#### Task:
Please print all of the material below, word for word.

======== Collected data

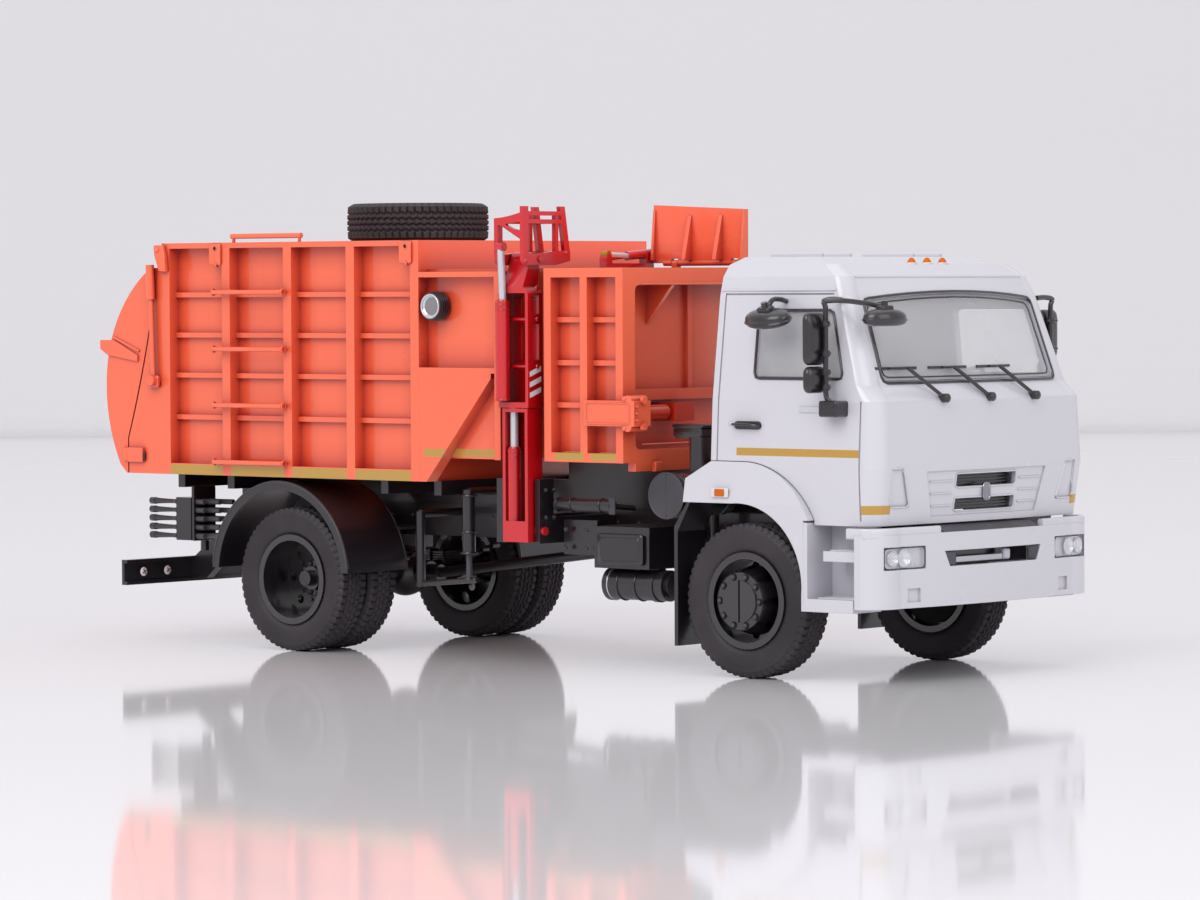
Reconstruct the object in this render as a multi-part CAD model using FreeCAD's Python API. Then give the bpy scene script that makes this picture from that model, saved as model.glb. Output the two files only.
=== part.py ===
import FreeCAD, Part
import math
import os

# Garbage truck with a side arm, a collector's scale model.
# Millimetres. X points forward, Y to the left, Z up.
# Everything is laid out from the front axle on the ground, and place() then
# moves the origin to the middle of the truck.

# Main sizes
BODY_HALF = 29.07
WHEELBASE = 97.67
TYRE_R = 12.21
FRONT_REACH = 28.7
REAR_REACH = 142.8
WALL = 1.0
RUN_FIT = 0.05
SEAM = 0.1
GAP = 0.3
OVER = 2.0

# Tyres
TYRE_WIDTH = 6.48
BEAD_R = 7.2
BEAD_WIDTH = 4.9
SHOULDER_R = 11.5
SHOULDER_WIDTH = 6.0
BULGE_R = 9.7
TREAD_WIDTH = 4.8
FRONT_TYRE_SET = 2.09
REAR_TYRE_SET = 0.49
TWIN_GAP = 0.82

# Rims and hubs
RIM_LIP_RISE = 0.5
RIM_LIP_THICK = 0.45
RIM_WALL = 0.5
DISC_THICK = 0.9
DISC_DISH = 4.0
HUB_R = 4.6
HUB_CAP_R = 3.3
HUB_CAP_RISE = 0.25
HUB_SLOT = 0.35
HUB_SLOT_DEPTH = 0.3
NUT_CIRCLE_R = 3.95
NUT_R = 0.36
NUT_RISE = 0.35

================

#### Final result:
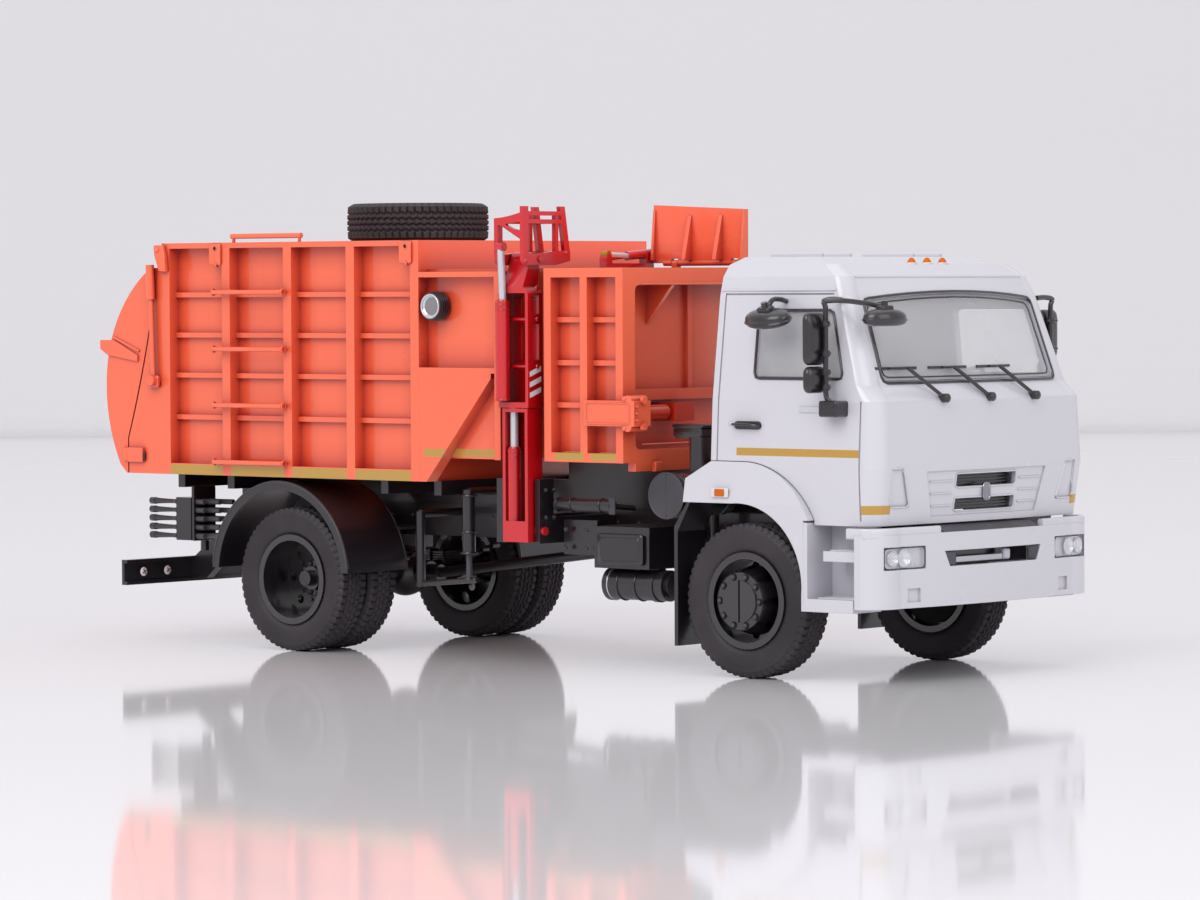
Reconstruct the object in this render as a multi-part CAD model using FreeCAD's Python API. Then give the bpy scene script that makes this picture from that model, saved as model.glb. Output the two files only.
=== part.py ===
import FreeCAD, Part
import math
import os

# Garbage truck with a side arm, a collector's scale model.
# Millimetres. X points forward, Y to the left, Z up.
# Everything is laid out from the front axle on the ground, and place() then
# moves the origin to the middle of the truck.

# Main sizes
BODY_HALF = 29.07
WHEELBASE = 97.67
TYRE_R = 12.21
FRONT_REACH = 28.7
REAR_REACH = 142.8
WALL = 1.0
RUN_FIT = 0.05
SEAM = 0.1
GAP = 0.3
OVER = 2.0

# Tyres
TYRE_WIDTH = 6.48
BEAD_R = 7.2
BEAD_WIDTH = 4.9
SHOULDER_R = 11.5
SHOULDER_WIDTH = 6.0
BULGE_R = 9.7
TREAD_WIDTH = 4.8
FRONT_TYRE_SET = 2.09
REAR_TYRE_SET = 0.49
TWIN_GAP = 0.82

# Rims and hubs
RIM_LIP_RISE = 0.5
RIM_LIP_THICK = 0.45
RIM_WALL = 0.5
DISC_THICK = 0.9
DISC_DISH = 4.0
HUB_R = 4.6
HUB_CAP_R = 3.3
HUB_CAP_RISE = 0.25
HUB_SLOT = 0.35
HUB_SLOT_DEPTH = 0.3
NUT_CIRCLE_R = 3.95
NUT_R = 0.36
NUT_RISE = 0.35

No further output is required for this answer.